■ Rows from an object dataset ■

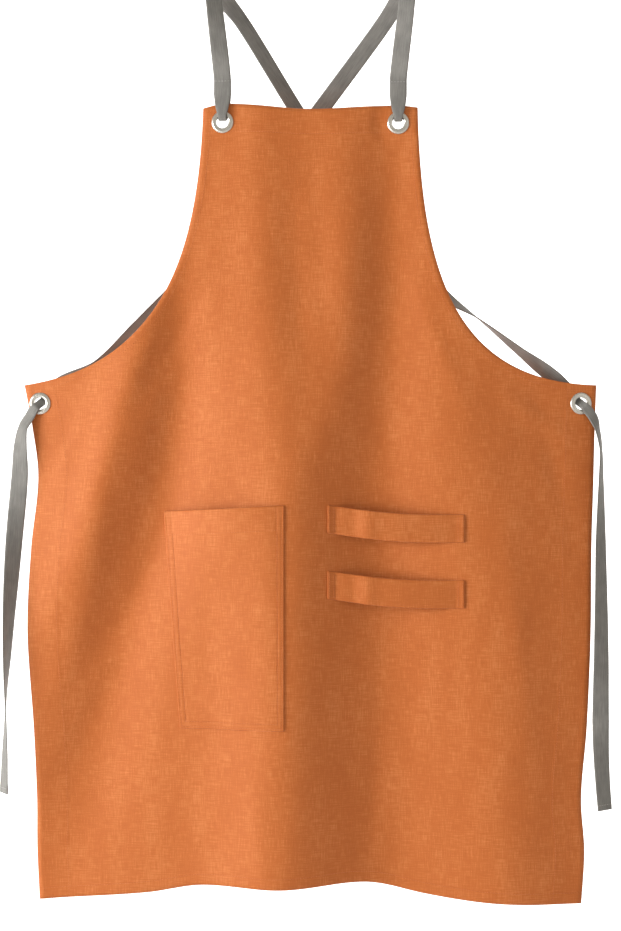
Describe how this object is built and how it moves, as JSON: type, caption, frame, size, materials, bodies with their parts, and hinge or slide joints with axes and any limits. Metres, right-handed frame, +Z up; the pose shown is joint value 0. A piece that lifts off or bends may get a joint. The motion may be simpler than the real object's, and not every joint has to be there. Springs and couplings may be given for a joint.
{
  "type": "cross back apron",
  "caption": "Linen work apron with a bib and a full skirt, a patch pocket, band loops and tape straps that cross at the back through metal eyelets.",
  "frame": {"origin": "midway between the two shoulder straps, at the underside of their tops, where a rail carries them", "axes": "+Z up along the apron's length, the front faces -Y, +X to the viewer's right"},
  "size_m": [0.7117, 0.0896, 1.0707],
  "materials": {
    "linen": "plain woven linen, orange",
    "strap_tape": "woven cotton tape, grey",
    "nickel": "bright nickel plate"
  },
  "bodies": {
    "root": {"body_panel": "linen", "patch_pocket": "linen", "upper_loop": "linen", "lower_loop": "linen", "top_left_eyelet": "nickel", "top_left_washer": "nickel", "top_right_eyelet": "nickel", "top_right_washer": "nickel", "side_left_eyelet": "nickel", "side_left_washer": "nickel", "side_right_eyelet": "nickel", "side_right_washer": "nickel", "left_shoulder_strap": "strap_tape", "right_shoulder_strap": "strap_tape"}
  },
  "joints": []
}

...

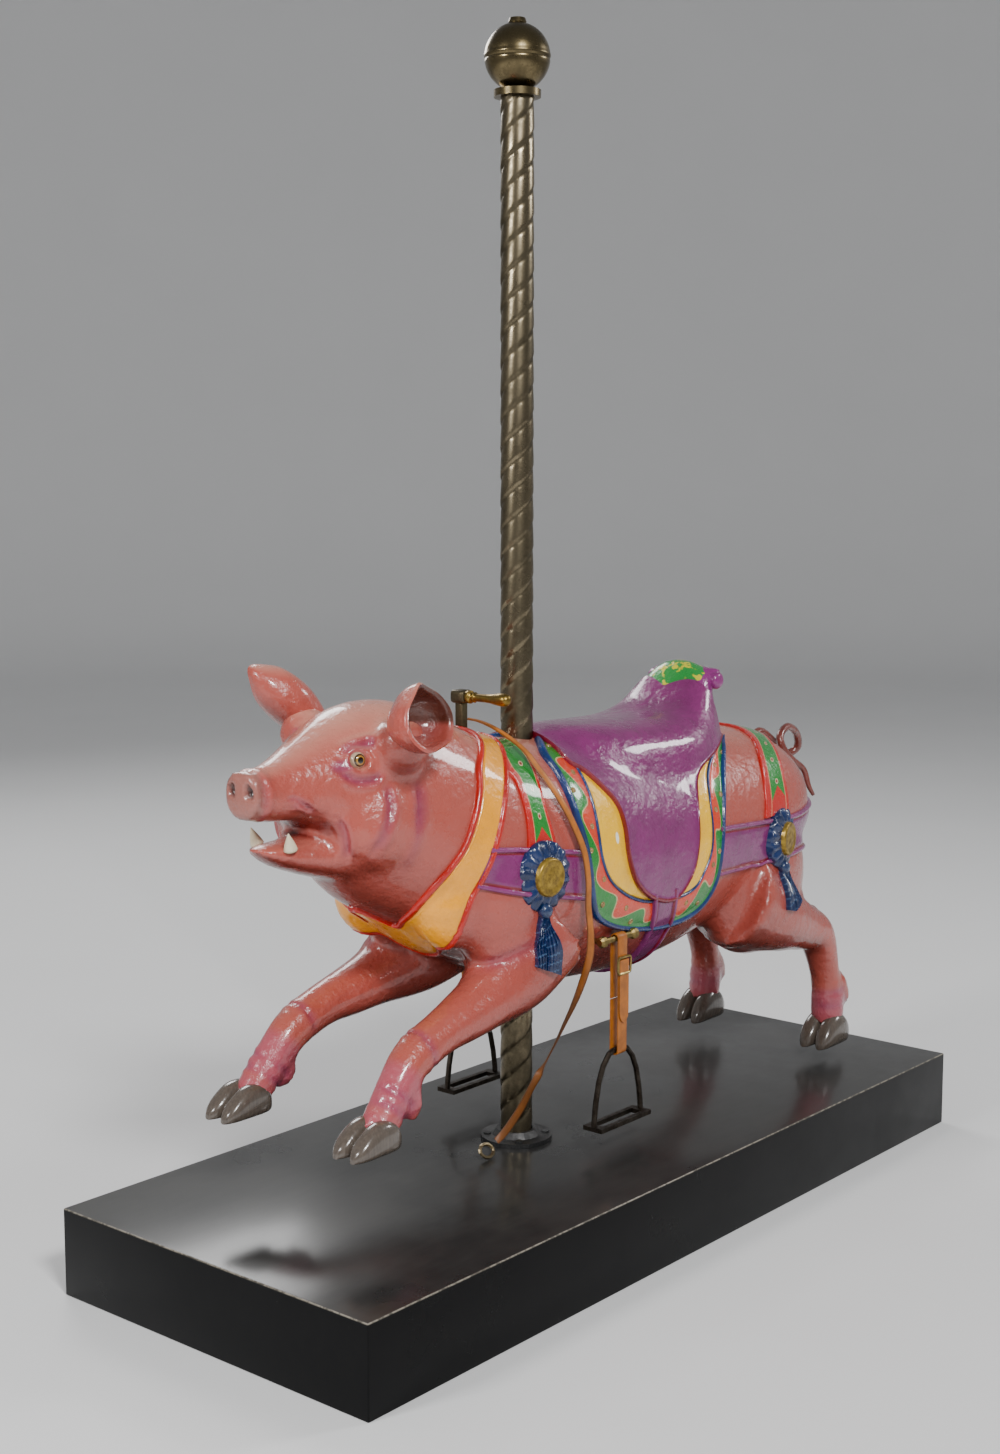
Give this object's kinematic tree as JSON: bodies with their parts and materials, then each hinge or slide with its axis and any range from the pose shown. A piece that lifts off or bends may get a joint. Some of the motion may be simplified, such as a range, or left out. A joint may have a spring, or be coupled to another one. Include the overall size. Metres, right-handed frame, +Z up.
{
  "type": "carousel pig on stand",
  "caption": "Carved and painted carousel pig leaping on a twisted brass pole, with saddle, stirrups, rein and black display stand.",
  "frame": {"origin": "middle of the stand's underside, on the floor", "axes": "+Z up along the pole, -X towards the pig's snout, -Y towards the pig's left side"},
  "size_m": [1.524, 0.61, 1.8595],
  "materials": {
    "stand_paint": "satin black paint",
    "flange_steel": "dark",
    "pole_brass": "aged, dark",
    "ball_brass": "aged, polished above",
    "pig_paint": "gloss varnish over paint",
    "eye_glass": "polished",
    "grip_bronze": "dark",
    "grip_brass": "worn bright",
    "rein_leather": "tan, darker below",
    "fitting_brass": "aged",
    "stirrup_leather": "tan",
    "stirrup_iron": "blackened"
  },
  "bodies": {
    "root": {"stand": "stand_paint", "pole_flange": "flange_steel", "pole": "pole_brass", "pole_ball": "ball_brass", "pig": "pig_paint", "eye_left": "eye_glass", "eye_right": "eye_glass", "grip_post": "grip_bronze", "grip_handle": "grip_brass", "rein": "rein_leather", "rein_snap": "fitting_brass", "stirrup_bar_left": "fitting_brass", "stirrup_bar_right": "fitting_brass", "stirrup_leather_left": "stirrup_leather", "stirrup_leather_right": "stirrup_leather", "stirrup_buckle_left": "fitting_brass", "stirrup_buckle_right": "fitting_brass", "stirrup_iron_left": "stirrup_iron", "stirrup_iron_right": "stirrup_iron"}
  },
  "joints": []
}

...

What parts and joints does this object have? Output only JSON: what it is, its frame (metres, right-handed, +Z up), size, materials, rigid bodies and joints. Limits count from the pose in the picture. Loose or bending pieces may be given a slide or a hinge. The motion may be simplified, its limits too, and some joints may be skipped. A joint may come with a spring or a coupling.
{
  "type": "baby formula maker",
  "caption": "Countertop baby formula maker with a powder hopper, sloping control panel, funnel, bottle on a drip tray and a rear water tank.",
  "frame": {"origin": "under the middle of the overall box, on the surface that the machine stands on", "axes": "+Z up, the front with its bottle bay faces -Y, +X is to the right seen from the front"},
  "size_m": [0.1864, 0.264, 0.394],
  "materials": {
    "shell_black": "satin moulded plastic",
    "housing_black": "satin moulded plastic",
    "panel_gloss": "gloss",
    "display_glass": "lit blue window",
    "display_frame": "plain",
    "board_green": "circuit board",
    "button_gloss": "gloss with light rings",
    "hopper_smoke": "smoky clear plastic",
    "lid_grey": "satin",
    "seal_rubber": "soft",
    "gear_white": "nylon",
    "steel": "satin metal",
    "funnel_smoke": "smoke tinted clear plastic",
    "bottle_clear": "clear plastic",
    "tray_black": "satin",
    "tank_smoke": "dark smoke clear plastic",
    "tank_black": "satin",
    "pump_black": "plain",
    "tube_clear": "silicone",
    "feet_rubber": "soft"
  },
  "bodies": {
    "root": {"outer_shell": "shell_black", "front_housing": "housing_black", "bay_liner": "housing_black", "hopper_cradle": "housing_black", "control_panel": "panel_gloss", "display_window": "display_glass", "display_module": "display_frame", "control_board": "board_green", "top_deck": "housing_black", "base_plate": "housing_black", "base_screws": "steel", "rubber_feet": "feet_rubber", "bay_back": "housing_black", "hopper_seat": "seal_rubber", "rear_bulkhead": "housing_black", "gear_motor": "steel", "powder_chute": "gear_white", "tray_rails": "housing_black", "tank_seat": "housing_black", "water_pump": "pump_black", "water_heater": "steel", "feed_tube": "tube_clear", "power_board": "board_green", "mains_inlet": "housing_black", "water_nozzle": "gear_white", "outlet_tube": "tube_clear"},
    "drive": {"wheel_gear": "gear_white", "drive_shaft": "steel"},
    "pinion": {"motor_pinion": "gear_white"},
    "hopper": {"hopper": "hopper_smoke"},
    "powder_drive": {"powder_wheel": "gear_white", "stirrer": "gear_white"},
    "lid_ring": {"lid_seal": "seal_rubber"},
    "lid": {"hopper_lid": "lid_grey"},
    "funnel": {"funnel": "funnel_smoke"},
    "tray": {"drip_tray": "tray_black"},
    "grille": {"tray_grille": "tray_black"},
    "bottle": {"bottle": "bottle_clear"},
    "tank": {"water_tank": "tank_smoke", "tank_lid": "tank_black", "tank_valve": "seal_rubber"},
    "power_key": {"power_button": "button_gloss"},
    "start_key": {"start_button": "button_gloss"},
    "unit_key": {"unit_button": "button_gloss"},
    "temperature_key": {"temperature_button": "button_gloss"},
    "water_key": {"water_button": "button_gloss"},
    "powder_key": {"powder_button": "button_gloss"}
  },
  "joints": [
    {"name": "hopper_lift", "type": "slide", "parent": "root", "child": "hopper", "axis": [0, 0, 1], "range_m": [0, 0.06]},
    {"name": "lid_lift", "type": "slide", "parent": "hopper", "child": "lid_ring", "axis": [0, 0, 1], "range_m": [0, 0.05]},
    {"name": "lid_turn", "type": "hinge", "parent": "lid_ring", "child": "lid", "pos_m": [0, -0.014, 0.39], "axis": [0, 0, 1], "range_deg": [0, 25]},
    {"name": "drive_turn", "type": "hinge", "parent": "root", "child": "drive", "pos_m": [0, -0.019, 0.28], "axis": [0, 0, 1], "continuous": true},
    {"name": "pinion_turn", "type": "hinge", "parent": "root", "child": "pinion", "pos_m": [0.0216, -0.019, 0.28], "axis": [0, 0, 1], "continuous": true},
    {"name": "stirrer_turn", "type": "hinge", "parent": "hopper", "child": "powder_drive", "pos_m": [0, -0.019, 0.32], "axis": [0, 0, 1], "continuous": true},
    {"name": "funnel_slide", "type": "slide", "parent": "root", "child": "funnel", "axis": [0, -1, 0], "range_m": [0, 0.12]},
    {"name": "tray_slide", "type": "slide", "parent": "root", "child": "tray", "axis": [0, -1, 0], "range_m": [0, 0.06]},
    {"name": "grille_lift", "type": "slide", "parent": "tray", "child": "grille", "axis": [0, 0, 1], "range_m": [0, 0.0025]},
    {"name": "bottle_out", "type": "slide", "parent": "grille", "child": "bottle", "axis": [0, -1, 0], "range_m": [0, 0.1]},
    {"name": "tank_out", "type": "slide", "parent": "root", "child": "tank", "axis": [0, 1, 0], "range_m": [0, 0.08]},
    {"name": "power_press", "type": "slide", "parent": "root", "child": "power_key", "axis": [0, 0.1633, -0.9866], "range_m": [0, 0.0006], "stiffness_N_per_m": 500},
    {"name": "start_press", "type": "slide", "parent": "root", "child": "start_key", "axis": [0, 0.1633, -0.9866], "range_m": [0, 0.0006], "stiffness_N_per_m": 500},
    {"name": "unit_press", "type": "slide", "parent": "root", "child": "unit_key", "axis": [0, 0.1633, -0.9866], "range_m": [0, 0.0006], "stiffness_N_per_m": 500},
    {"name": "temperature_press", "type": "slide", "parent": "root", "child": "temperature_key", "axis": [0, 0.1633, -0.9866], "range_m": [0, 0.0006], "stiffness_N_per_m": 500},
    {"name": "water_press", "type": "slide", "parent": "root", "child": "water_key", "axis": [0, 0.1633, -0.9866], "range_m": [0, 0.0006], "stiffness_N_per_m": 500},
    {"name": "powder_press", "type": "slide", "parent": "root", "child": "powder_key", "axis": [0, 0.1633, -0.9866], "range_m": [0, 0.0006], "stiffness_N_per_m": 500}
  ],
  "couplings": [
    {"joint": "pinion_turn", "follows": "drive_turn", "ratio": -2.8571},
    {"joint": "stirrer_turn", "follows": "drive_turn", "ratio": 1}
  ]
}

■ PROBLEM ■
Scan the data above and copy every line with "axes" in it.

■ TASK SOLUTION ■
Describe how this object is built and how it moves, as JSON: type, caption, frame, size, materials, bodies with their parts, and hinge or slide joints with axes and any limits. Metres, right-handed frame, +Z up; the pose shown is joint value 0. A piece that lifts off or bends may get a joint. The motion may be simpler than the real object's, and not every joint has to be there. Springs and couplings may be given for a joint.
  "frame": {"origin": "midway between the two shoulder straps, at the underside of their tops, where a rail carries them", "axes": "+Z up along the apron's length, the front faces -Y, +X to the viewer's right"},
  "frame": {"origin": "middle of the stand's underside, on the floor", "axes": "+Z up along the pole, -X towards the pig's snout, -Y towards the pig's left side"},
  "frame": {"origin": "under the middle of the overall box, on the surface that the machine stands on", "axes": "+Z up, the front with its bottle bay faces -Y, +X is to the right seen from the front"},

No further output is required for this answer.